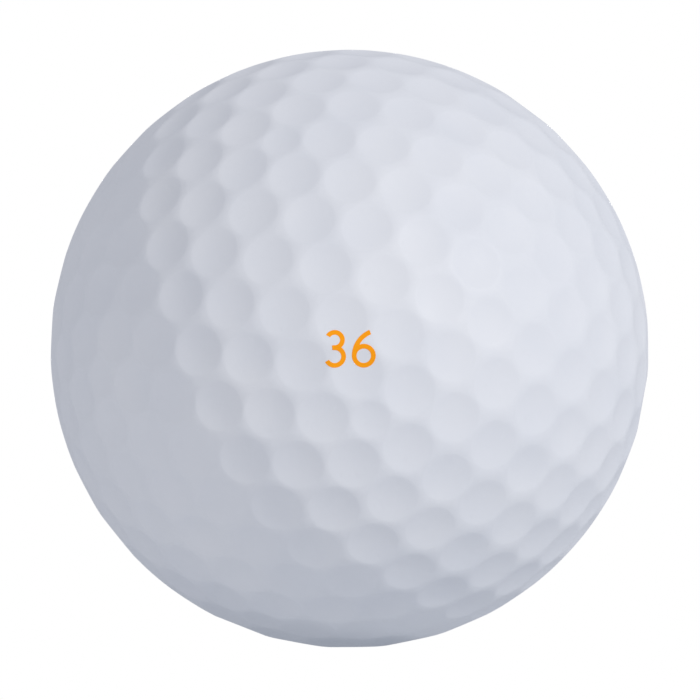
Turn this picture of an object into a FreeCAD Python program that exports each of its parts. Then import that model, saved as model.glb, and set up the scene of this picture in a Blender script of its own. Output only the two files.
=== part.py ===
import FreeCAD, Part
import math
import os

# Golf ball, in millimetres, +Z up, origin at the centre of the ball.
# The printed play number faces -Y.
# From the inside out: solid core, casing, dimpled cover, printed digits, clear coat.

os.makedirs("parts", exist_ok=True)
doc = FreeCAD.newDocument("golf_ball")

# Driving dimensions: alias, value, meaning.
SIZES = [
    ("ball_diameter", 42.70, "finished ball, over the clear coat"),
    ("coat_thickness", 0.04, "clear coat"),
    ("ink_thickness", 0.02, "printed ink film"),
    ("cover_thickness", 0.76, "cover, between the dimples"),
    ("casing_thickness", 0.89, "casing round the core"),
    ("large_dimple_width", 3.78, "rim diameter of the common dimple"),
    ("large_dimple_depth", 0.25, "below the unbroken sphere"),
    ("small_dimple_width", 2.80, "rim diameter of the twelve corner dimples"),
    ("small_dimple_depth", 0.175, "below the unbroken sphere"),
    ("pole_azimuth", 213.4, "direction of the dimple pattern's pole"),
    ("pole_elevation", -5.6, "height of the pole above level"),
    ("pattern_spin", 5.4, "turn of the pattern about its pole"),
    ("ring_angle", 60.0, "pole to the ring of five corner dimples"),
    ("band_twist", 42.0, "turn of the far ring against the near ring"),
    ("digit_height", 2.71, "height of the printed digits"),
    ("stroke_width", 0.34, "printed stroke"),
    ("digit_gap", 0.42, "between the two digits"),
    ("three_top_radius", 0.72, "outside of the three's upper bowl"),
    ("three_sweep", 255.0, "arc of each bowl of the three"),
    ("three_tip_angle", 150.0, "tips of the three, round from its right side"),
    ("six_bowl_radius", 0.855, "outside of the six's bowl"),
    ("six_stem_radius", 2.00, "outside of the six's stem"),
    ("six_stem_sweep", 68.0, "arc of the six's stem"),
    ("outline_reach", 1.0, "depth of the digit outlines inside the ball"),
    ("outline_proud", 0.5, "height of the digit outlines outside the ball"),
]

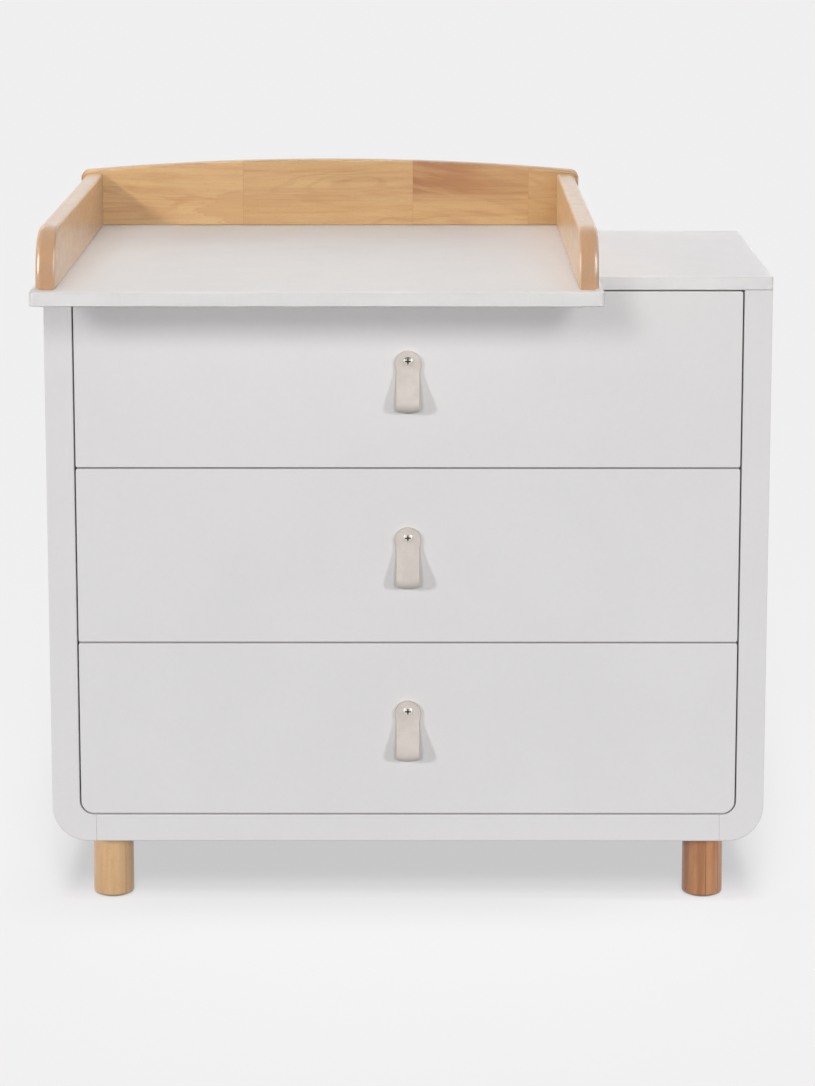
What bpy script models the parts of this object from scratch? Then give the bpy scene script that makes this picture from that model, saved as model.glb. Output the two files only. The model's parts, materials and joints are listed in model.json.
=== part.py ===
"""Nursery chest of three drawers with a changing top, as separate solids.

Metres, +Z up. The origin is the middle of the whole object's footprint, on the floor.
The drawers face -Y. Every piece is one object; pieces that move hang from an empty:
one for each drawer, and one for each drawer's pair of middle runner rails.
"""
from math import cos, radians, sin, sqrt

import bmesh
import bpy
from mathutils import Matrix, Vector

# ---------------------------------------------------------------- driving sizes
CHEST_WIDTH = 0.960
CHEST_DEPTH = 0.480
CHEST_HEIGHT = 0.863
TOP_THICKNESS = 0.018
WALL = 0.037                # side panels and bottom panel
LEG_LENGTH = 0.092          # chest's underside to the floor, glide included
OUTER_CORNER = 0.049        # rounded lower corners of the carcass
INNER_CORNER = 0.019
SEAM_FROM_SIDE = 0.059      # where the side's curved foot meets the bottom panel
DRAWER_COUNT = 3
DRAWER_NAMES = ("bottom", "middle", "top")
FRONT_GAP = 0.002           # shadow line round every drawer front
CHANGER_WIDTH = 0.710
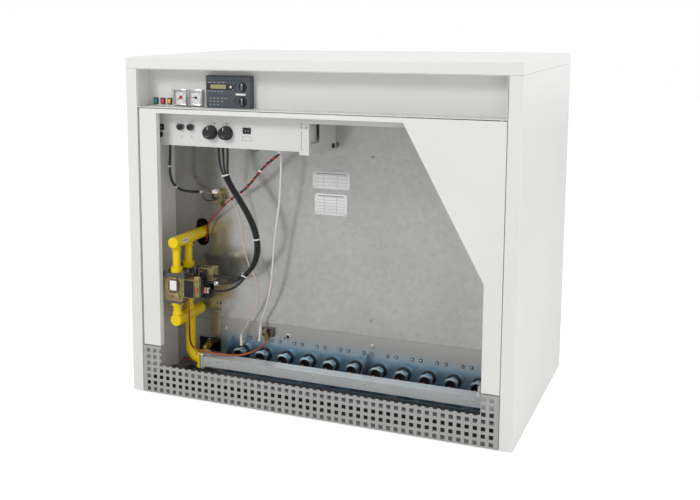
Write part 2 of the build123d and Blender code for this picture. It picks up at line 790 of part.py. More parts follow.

- [EXERCISE BRIEF]: Extract the lines of the preceding material that run from the line with "What bpy script" through the line with "as separate solids.", inclusive, reproducing them exactly and adding nothing.

- [SOLVED PROBLEM]:
What bpy script models the parts of this object from scratch? Then give the bpy scene script that makes this picture from that model, saved as model.glb. Output the two files only. The model's parts, materials and joints are listed in model.json.
=== part.py ===
"""Nursery chest of three drawers with a changing top, as separate solids.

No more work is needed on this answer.